What is the role of friction in classical mechanics problems?
Friction is a force that opposes the relative motion of two surfaces in contact. In classical mechanics problems, it must be taken into account when analyzing forces acting on objects, particularly in problems involving motion on surfaces. The frictional force can be calculated using the coefficient of friction and the normal force.
How do you calculate the work done by a variable force?
To calculate the work done by a variable force, you need to integrate the force over the path of motion. The work done, W, is given by the integral W = ∫ F(x) dx from x_initial to x_final, where F(x) is the force as a function of position.
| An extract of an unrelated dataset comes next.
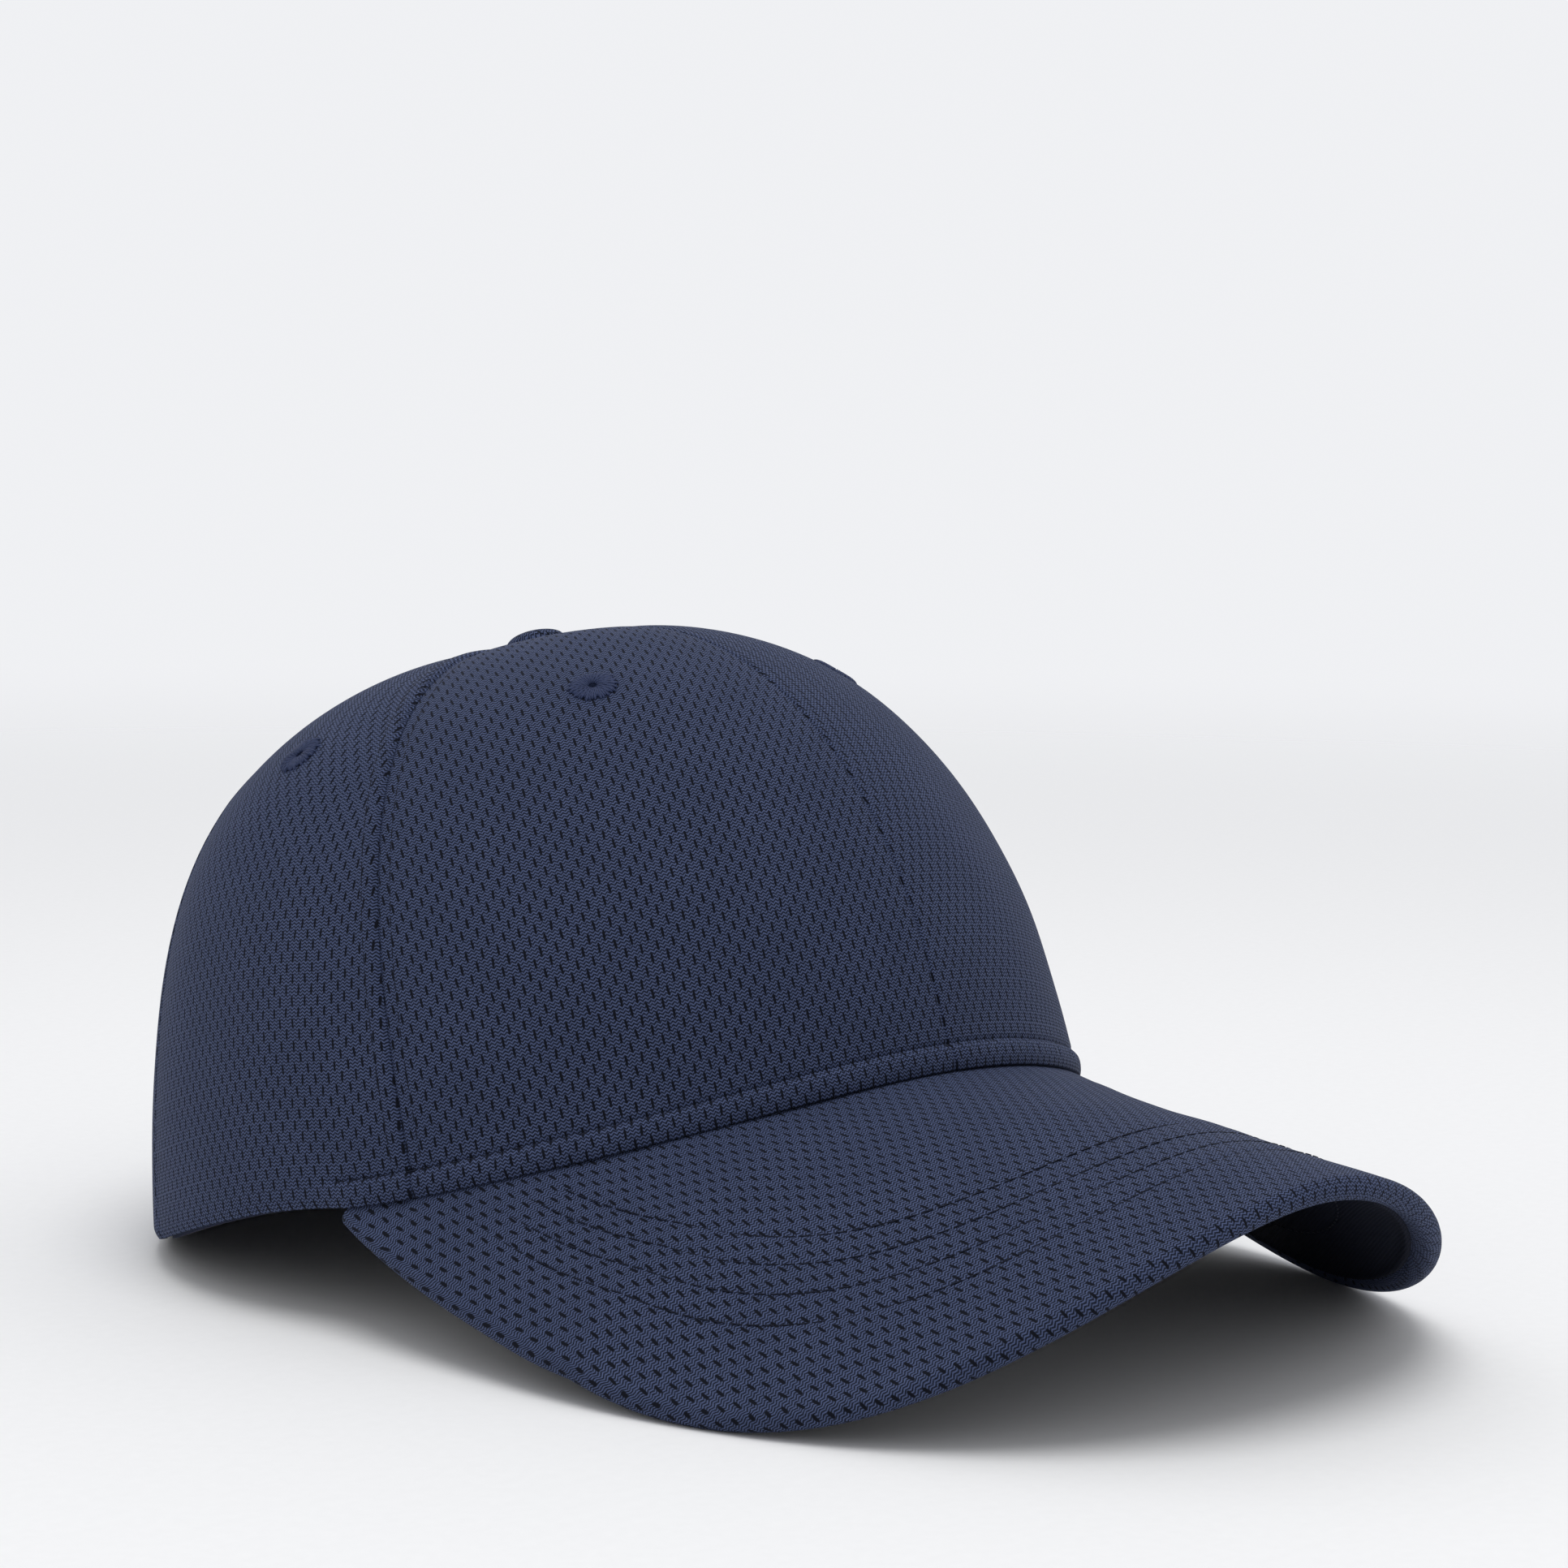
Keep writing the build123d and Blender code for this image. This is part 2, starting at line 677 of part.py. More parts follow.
def make_visor_stitching():
    """Rows of stitching that follow the visor's edge."""
    rows = []
    for number in range(STITCH_ROWS):
        distance = STITCH_FIRST + STITCH_PITCH * number
        rays = make_rays(distance + STITCH_END)
        grids = []
        for depth in THREAD_LAYER:
            grid = []
            for from_edge in (distance, distance + THREAD_WIDTH):
                places = [along_ray(*ray, share_left(*ray, from_edge)) for ray in rays]
                grid.append([visor_point(*place, depth) for place in places])
            grids.append(grid)
        rows.append(sheet(*grids))
    return Compound(children=rows)


def seam_stitching(seam):
    """Two rows of stitching, one each side of a seam."""
    top = rise_of_radius(2 * TAPE_TOP_RADIUS)
    rows = []
    for side in (-1, 1):
        def place(up, across):
            rise = blend(rise_at(seam, BAND_STITCH_HEIGHT + 2), top, up)
            distance = SEAM_STITCH_OFFSET + THREAD_WIDTH * across
            return seam + side * degrees_for(distance, rise), rise

        rows.append(crown_layer(place, THREAD_LAYER, (TAPE_GRID[0], 2)))
    return rows


def make_crown():
    """Outer panels, buckram and eyelets."""
    nodes = {}
    arch = arch_cutter()
    panels = {"front": (0, FRONT_SEAM), "side": (FRONT_SEAM, BACK_SEAM), "back": (BACK_SEAM, 180)}
    for side, sign in (("left", 1), ("right", -1)):
        for place, turns in panels.items():
            start, end = sorted(sign * turn for turn in turns)
            turn, rise = EYELETS[place]
            hole = eyelet_cutter(sign * turn, rise)
            panel = gore(start, end, PANEL, SEAM_GAP, BASE_GAP, TOP_HOLE_RADIUS)
            if place == "back":
                panel = panel - arch
            if place == "front":
                buckram = gore(start, end, BUCKRAM, BUCKRAM_EDGE, BUCKRAM_EDGE, BUCKRAM_TOP_RADIUS)
                nodes[f"buckram_{side}"] = buckram - hole
            nodes[f"{place}_panel_{side}"] = panel - hole
            nodes[f"eyelet_{place}_{side}"] = make_eyelet(sign * turn, rise)
    return nodes


def make_tapes():
    nodes = {"seam_tape_front": tape(0, FRONT_TAPE, BUCKRAM_EDGE)}
    nodes["seam_tape_back"] = tape(180, BACK_TAPE, ARCH_HEIGHT + BINDING_WIDTH + 1)
    for side, sign in (("left", 1), ("right", -1)):
        nodes[f"seam_tape_front_{side}"] = tape(sign * FRONT_SEAM, FRONT_TAPE, BUCKRAM_EDGE)
        nodes[f"seam_tape_back_{side}"] = tape(sign * BACK_SEAM, BACK_TAPE, BUCKRAM_EDGE)
    return nodes


def make_bands():
    """Sweatband, its pad and the stitching that shows round the crown's lower edge."""
    ends = (-SWEATBAND_END, SWEATBAND_END)
    stitch = (BAND_STITCH_HEIGHT, BAND_STITCH_HEIGHT + THREAD_WIDTH)
    seams = []
    for seam in (FRONT_SEAM, BACK_SEAM):
        seams += seam_stitching(seam) + seam_stitching(-seam)
    return {
        "sweatband": band(ends, (BASE_GAP, SWEATBAND_HEIGHT), SWEATBAND, SWEATBAND_GRID),
        "sweatband_pad": band((-PAD_TURN, PAD_TURN), PAD_HEIGHTS, SWEATBAND_PAD, PAD_GRID),
        "band_stitching": band((-BAND_STITCH_END, BAND_STITCH_END), stitch, THREAD_LAYER, STITCH_GRID),
        "seam_stitching": Compound(children=seams),
    }


def make_visor():
    return {
        "visor_top_cover": make_top_cover(),
        "visor_board": visor_layer(BOARD, SHORTEST_BOARD, BOARD_INSET),
        "visor_under_cover": visor_layer(UNDER_COVER, SHORTEST_BOARD, WRAP_UNDER + COVER_GAP),
        "visor_stitching": make_visor_stitching(),
    }


def make_closure():
    """Straps, patches, stitching and the binding of the back opening."""
    patch_heights = (STRAP_HEIGHTS[0] + PATCH_EDGE, STRAP_HEIGHTS[1] - PATCH_EDGE)
    return {
        "arch_binding": make_binding(),
        "hook_strap_root": strap(HOOK_ROOT, HOOK_STRAP, 5),
        "hook_strap": strap(HOOK_FREE, HOOK_STRAP, 25, free_end=True),
        "hook_patch": strap(HOOK_PATCH_TURNS, HOOK_PATCH, 13, heights=patch_heights),
        "loop_strap_root": strap(LOOP_ROOT, LOOP_STRAP, 5),
        "loop_strap": strap(LOOP_FREE, LOOP_STRAP, 25, free_end=True),
        "loop_patch": strap(LOOP_PATCH_TURNS, LOOP_PATCH, 17, heights=patch_heights),
        "hook_strap_stitching": thread_box(HOOK_ROOT, HOOK_BOX_LAYER),
        "loop_strap_stitching": thread_box(LOOP_ROOT, LOOP_BOX_LAYER),
    }


def main():
    os.makedirs("parts", exist_ok=True)
    for make in (make_crown, make_button, make_tapes, make_bands, make_visor, make_closure):
        for name, solid in make().items():
            export_step(solid, f"parts/{name}.step")


if __name__ == "__main__":
    main()
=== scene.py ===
import math

import bpy
import numpy as np
from mathutils import Matrix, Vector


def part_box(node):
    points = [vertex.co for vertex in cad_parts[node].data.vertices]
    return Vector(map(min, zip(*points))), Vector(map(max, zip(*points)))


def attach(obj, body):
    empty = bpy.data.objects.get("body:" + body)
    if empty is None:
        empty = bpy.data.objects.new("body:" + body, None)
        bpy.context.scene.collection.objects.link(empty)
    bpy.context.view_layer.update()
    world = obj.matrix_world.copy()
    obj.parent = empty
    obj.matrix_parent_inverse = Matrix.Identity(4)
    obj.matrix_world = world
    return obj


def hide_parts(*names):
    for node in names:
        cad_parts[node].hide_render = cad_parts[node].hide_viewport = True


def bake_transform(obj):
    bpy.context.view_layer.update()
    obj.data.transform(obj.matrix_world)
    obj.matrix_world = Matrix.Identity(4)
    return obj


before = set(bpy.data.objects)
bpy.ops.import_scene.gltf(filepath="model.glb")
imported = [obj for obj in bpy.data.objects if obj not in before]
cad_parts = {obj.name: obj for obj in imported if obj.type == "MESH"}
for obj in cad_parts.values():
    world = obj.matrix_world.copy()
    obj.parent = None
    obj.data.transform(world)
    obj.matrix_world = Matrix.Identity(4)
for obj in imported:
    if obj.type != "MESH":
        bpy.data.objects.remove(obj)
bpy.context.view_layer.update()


# ---------------------------------------------------------------------------------------------------
# Visor shape. The visor is a board bent across its width and sloping forwards, and the crown is sewn
# along its inner edge. x runs across it and reach runs forwards from the crown's front, in millimetres,
# and depths go down from its upper surface.

OUTLINE = {"half_width": 92.0, "front": 95.8, "back": 92.8, "power": 1.96, "taper": -0.073}
PITCH = math.radians(20.0)
VISOR_SLOPE = math.radians(23.8)
VISOR_START = -7.8
VISOR_HALF_WIDTH = 89.4
VISOR_REACH = 86.0
VISOR_WIDEST = -16.3
VISOR_CORNER = 74.9
VISOR_THICKNESS = 4.4
VISOR_SIDE_POWER = 2.32
VISOR_FRONT_POWER = 2.14
CORNER_PULL = (0.58, 0.42)
REACH_SPAN = 70.0
BEND = (0.0041, 0.0037)
CURL = (4.9, 13.1)
CURL_SPAN = 80.0
WAVE = (4.3, 5.0)
WAVE_WIDTH = 90.0
WAVE_LENGTH = 84.0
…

This accounts for changes in force along the displacement.
What is the significance of the moment of inertia in rotational motion problems?
The moment of inertia is a measure of an object's resistance to changes in its rotational motion about an axis. It depends on the mass distribution relative to the axis of rotation. In rotational dynamics, the moment of inertia is used in equations similar to Newton's second law for linear motion, allowing us to relate torque to angular acceleration through τ = Iα, where τ is torque, I is moment of inertia, and α is angular acceleration.